§ **TASK TO COMPLETE**
Scan the records for the word "from". Copy each line that includes it.

##### EXTRACTED ENTRIES #####

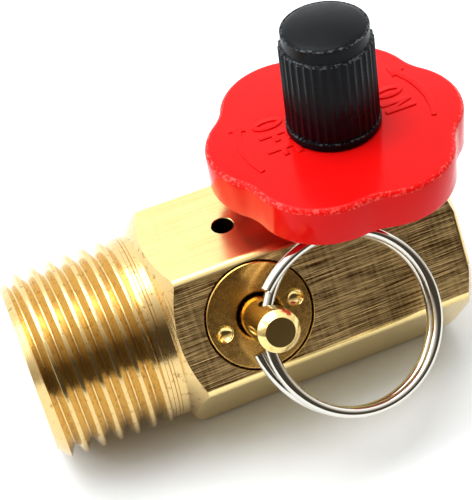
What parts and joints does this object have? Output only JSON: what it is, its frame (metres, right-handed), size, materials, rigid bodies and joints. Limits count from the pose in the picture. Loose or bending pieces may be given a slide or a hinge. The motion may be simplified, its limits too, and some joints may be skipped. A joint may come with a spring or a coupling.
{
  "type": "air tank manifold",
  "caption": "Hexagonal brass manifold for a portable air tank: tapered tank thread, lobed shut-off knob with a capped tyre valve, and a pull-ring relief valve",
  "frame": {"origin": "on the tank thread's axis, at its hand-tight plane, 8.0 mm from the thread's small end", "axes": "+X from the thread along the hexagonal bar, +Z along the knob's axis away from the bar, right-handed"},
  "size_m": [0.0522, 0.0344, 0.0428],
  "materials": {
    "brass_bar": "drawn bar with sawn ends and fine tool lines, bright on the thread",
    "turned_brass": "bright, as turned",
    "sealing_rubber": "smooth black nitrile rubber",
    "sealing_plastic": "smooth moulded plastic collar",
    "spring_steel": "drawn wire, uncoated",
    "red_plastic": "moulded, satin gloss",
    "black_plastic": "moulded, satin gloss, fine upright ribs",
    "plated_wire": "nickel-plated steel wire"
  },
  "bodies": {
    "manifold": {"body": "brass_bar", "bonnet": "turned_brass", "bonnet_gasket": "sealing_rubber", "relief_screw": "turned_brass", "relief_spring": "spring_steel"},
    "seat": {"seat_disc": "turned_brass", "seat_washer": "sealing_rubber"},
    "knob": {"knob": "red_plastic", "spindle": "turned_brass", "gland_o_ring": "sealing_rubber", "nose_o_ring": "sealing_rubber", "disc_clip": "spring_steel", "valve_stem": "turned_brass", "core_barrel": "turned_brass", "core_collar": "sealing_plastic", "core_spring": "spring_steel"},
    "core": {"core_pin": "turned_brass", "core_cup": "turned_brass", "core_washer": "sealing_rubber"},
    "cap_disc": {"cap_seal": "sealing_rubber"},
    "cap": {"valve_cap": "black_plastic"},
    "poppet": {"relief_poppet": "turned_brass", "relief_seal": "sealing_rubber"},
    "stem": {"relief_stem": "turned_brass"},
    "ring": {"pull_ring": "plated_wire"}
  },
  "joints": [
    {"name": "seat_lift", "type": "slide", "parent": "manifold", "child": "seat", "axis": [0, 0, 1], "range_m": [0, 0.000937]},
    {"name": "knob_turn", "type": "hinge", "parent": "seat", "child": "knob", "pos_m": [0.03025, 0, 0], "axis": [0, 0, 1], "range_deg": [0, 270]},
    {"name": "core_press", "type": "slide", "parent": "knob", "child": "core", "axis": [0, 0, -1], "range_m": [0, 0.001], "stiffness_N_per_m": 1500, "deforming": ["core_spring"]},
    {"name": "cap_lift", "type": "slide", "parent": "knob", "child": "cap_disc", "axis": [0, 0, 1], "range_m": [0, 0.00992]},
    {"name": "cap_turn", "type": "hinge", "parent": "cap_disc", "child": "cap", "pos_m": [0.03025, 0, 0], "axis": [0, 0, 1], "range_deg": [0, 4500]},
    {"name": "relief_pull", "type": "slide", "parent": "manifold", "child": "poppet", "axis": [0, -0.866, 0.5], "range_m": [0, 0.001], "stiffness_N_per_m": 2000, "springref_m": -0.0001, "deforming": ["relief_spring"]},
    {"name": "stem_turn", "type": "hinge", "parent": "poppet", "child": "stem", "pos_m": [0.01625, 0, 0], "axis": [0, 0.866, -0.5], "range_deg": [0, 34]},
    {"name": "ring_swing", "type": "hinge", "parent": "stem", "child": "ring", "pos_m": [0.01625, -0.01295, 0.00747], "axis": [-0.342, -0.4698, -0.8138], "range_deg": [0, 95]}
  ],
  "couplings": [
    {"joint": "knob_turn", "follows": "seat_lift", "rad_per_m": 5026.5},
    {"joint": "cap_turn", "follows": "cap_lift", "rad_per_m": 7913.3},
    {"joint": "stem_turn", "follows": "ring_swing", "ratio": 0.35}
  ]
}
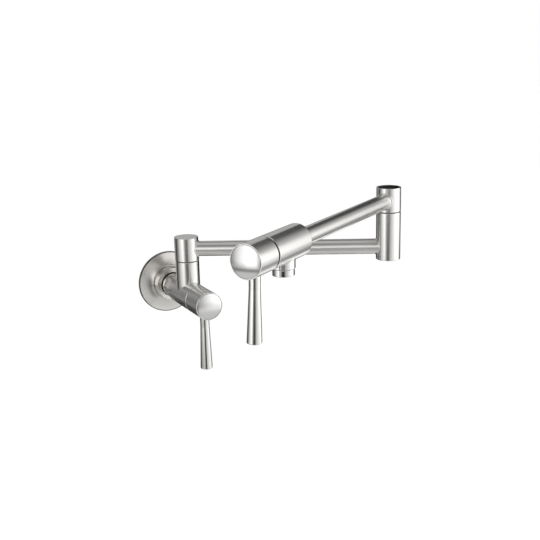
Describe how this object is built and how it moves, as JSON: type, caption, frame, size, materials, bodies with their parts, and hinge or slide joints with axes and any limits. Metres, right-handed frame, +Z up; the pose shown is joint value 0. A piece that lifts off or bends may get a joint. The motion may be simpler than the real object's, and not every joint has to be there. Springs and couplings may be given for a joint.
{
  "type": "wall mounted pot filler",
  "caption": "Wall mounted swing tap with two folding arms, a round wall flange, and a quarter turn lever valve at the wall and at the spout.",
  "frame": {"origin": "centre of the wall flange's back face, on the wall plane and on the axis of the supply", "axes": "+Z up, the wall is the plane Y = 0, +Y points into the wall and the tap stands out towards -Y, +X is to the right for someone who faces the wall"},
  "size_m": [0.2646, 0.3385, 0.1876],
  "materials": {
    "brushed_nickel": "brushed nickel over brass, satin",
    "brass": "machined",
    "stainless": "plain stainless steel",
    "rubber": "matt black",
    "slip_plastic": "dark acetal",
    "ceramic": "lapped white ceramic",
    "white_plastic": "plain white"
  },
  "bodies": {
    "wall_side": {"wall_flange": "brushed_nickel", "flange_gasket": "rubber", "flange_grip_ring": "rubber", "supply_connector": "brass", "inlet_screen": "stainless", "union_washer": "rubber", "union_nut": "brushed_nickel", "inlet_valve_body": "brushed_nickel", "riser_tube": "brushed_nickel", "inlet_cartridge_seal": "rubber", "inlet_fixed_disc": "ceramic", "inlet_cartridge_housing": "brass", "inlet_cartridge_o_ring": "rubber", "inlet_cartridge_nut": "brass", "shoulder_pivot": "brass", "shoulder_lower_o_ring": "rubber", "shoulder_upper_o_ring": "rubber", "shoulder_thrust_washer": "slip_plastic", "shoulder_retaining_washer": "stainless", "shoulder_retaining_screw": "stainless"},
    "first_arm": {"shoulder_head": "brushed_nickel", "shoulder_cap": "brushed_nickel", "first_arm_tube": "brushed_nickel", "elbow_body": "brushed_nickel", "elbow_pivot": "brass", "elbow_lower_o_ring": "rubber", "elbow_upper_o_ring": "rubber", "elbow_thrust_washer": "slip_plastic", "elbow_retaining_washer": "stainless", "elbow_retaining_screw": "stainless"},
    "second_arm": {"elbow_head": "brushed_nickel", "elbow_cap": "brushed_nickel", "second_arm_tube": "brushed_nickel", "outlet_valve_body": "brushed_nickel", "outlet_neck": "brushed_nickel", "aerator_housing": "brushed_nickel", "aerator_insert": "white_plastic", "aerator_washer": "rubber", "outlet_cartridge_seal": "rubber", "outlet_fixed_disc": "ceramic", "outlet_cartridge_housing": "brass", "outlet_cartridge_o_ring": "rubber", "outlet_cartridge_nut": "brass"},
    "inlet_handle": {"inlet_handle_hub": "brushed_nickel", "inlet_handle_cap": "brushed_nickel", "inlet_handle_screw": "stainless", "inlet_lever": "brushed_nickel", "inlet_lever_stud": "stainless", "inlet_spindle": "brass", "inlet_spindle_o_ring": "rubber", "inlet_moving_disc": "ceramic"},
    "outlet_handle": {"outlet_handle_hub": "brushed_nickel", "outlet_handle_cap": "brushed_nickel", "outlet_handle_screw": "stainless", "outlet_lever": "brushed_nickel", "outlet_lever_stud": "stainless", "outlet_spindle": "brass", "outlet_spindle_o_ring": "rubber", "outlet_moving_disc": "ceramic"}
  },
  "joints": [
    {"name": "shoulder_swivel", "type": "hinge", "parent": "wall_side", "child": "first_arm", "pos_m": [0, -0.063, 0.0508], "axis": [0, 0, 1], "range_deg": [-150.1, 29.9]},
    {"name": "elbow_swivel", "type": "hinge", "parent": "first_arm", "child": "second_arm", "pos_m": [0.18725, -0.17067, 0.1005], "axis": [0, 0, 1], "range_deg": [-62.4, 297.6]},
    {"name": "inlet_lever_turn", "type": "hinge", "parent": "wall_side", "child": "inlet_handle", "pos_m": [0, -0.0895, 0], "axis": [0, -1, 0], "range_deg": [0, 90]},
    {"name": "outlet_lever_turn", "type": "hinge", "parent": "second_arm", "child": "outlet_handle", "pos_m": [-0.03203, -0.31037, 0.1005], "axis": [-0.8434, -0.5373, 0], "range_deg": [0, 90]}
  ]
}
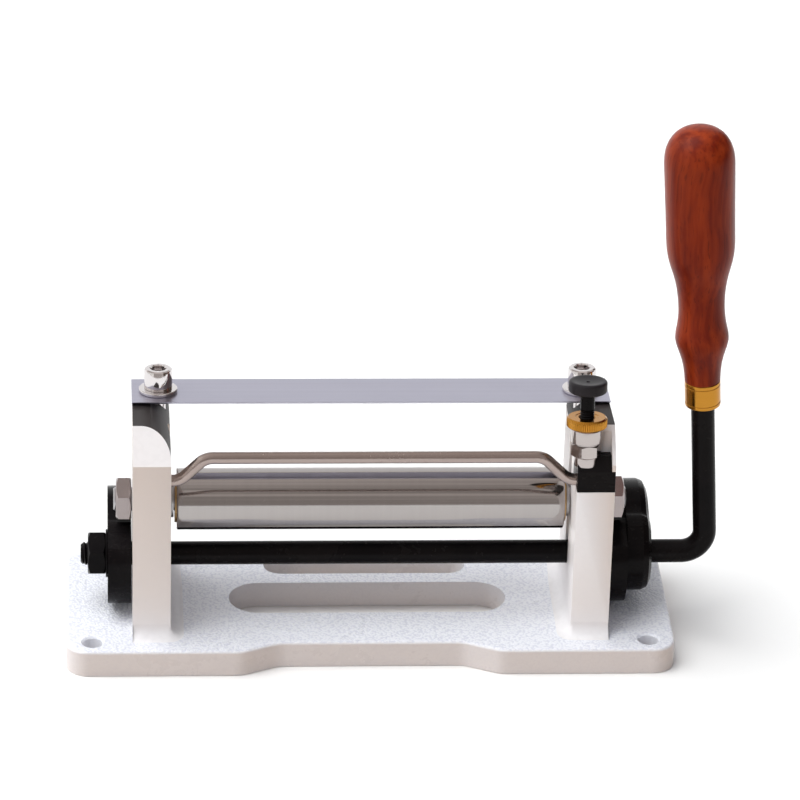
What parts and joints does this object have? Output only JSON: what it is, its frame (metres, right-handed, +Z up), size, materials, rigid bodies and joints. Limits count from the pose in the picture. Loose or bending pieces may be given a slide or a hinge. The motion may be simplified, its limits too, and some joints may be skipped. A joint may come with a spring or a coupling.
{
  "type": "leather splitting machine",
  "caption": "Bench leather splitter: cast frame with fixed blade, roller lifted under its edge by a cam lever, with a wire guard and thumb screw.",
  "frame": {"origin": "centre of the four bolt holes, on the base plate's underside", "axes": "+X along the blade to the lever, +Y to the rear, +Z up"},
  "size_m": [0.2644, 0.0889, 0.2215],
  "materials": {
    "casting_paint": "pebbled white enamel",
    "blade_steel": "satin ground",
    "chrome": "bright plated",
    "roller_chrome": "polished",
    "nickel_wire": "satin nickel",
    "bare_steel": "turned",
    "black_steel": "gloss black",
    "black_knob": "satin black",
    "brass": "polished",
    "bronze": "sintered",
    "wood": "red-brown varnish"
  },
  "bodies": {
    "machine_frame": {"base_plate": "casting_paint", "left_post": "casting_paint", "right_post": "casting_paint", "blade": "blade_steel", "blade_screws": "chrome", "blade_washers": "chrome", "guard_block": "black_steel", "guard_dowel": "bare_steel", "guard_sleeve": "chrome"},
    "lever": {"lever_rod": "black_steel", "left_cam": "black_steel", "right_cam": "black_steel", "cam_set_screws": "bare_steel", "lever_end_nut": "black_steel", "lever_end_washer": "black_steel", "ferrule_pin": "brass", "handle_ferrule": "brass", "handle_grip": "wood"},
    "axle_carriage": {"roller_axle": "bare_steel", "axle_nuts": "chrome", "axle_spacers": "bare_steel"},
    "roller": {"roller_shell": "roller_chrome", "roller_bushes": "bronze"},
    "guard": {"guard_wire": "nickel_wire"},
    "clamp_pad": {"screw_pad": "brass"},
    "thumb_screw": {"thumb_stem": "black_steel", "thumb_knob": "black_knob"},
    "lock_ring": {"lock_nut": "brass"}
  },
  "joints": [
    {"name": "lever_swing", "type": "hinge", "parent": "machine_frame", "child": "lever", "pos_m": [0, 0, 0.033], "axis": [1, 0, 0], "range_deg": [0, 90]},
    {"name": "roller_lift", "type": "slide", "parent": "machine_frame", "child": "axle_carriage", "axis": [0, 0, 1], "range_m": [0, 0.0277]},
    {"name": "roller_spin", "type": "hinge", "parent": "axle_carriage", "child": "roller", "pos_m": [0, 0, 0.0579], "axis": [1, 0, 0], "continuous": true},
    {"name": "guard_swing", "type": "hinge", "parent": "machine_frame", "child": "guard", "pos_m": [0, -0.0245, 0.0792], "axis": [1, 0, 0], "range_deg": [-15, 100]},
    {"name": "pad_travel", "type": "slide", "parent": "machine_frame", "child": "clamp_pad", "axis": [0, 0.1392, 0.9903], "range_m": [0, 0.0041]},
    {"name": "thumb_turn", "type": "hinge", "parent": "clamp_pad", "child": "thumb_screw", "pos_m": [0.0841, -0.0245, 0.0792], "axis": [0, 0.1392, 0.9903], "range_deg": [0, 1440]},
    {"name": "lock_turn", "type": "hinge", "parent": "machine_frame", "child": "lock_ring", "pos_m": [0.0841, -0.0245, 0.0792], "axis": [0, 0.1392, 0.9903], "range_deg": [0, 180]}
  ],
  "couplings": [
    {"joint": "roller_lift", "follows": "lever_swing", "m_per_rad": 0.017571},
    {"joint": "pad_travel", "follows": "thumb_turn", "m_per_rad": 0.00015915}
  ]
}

#####

§ **EXPECTED ANSWER**
What parts and joints does this object have? Output only JSON: what it is, its frame (metres, right-handed), size, materials, rigid bodies and joints. Limits count from the pose in the picture. Loose or bending pieces may be given a slide or a hinge. The motion may be simplified, its limits too, and some joints may be skipped. A joint may come with a spring or a coupling.
  "frame": {"origin": "on the tank thread's axis, at its hand-tight plane, 8.0 mm from the thread's small end", "axes": "+X from the thread along the hexagonal bar, +Z along the knob's axis away from the bar, right-handed"},
What parts and joints does this object have? Output only JSON: what it is, its frame (metres, right-handed, +Z up), size, materials, rigid bodies and joints. Limits count from the pose in the picture. Loose or bending pieces may be given a slide or a hinge. The motion may be simplified, its limits too, and some joints may be skipped. A joint may come with a spring or a coupling.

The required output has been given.